Aim
What is to be transcribed is the run of lines opening with the one that has "on the table" and closing with the one that has "obj.parent = empty", and only that run, exactly.
>> Begin Dataset excerpt
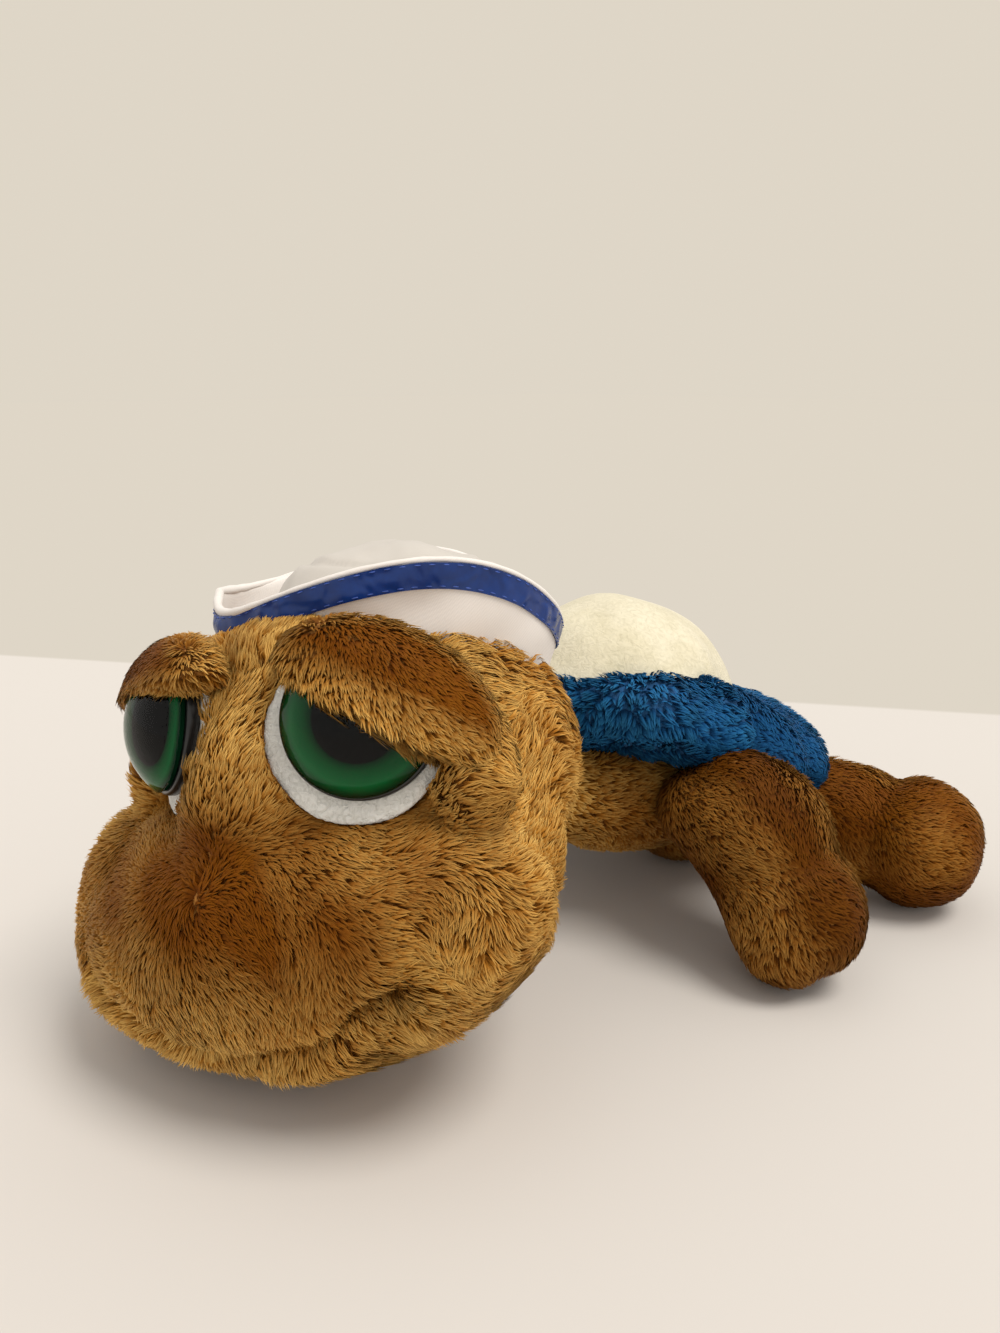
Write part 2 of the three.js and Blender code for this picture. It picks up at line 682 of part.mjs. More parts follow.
addHead();
for (const side of sides) {
  addEye(side);
}
const headGrown = headForm(fitGap, fine);
for (const side of sides) {
  addLid(side, headGrown);
}
addHat(headGrown);
const sockets = [];
for (const kind of flipperKinds) {
  for (const side of sides) {
    sockets.push(socket(kind, side));
    addFlipper(kind, side);
  }
}
addBody(sockets);
addBodyFill(sockets);
addCarapace(sockets);

// The origin goes under the middle of the toy, on the table
const bounds = new THREE.Box3().setFromObject(toy, true);
const middle = bounds.getCenter(new THREE.Vector3());
toy.position.set(-middle.x, -middle.y, -bounds.min.z);

export default toy;
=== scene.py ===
# %% [markdown]
# A plush sea turtle in a sailor hat. The construction model is loaded first and is not changed. Its soft
# covers are plain solids, so each is replaced here by a stuffed skin with real pile on it. All sizes are in
# millimetres times MM, because Blender works in metres.

# %% Start
import json
import math

import bpy
import numpy as np
from mathutils import Euler, Matrix, Vector
from mathutils.kdtree import KDTree


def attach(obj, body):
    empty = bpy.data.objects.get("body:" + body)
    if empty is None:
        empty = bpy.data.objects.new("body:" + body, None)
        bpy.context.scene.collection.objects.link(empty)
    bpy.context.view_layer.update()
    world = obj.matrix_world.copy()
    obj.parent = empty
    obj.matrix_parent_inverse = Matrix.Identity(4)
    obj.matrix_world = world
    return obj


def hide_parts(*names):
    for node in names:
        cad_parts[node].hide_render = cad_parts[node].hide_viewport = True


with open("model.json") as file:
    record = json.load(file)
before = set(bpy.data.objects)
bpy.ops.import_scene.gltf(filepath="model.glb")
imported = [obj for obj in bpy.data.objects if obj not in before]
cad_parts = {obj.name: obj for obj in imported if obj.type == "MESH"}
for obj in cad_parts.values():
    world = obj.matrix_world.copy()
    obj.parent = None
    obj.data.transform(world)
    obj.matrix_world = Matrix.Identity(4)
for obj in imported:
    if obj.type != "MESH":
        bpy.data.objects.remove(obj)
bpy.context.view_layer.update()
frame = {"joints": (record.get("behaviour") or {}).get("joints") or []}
MM = 0.001
joints = {joint["name"]: joint for joint in frame["joints"]}

# %% [markdown]
# The camera stands where the photograph was taken from: a little above the table, in front of the toy and to
# its left. The lens follows from the photograph's height in pixels and its focal length in pixels.

# %% Camera
CAMERA_PLACE = Vector((258.8, -241.8, 189.7)) * MM
CAMERA_AZIMUTH = math.radians(48)
CAMERA_ELEVATION = math.radians(15)
FOCAL_PIXELS = 1100
PHOTO_HEIGHT_PIXELS = 1333
SENSOR = 36.0
NEAREST_SEEN = 10 * MM

camera = bpy.data.objects.new("camera", bpy.data.cameras.new("camera"))
bpy.context.collection.objects.link(camera)
camera.location = CAMERA_PLACE
camera.rotation_euler = (math.pi / 2 - CAMERA_ELEVATION, 0, CAMERA_AZIMUTH)
camera.data.sensor_width = SENSOR
camera.data.lens = FOCAL_PIXELS / PHOTO_HEIGHT_PIXELS * SENSOR
camera.data.clip_start = NEAREST_SEEN
bpy.context.scene.camera = camera

# %% [markdown]
# The parts of the toy lie at an angle, so each has a frame of its own: a matrix that carries points given
# along the part's own axes into the toy's frame. The pivots come from the construction model's joints.

# %% Frames
HEAD_TURN = math.radians(18)
HEAD_ROLL = math.radians(10)
EYE_OFFSET = Vector((30, -84, 43)) * MM
EYE_TURN = math.radians(30)
EYE_TILT = math.radians(17)
HAT_OFFSET = Vector((1, -29, 56)) * MM
HAT_YAW = math.radians(40)
HAT_LEAN = math.radians(15)
BODY_BEHIND_NECK = 74 * MM


def placed(place, turn, tilt, about="Y"):
    """A frame at a place, turned about Z and then about its own Y or X axis."""
    return Matrix.Translation(place) @ Matrix.Rotation(turn, 4, "Z") @ Matrix.Rotation(tilt, 4, about)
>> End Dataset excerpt
Worked solution
// The origin goes under the middle of the toy, on the table
const bounds = new THREE.Box3().setFromObject(toy, true);
const middle = bounds.getCenter(new THREE.Vector3());
toy.position.set(-middle.x, -middle.y, -bounds.min.z);

export default toy;
=== scene.py ===
# %% [markdown]
# A plush sea turtle in a sailor hat. The construction model is loaded first and is not changed. Its soft
# covers are plain solids, so each is replaced here by a stuffed skin with real pile on it. All sizes are in
# millimetres times MM, because Blender works in metres.

# %% Start
import json
import math

import bpy
import numpy as np
from mathutils import Euler, Matrix, Vector
from mathutils.kdtree import KDTree


def attach(obj, body):
    empty = bpy.data.objects.get("body:" + body)
    if empty is None:
        empty = bpy.data.objects.new("body:" + body, None)
        bpy.context.scene.collection.objects.link(empty)
    bpy.context.view_layer.update()
    world = obj.matrix_world.copy()
    obj.parent = empty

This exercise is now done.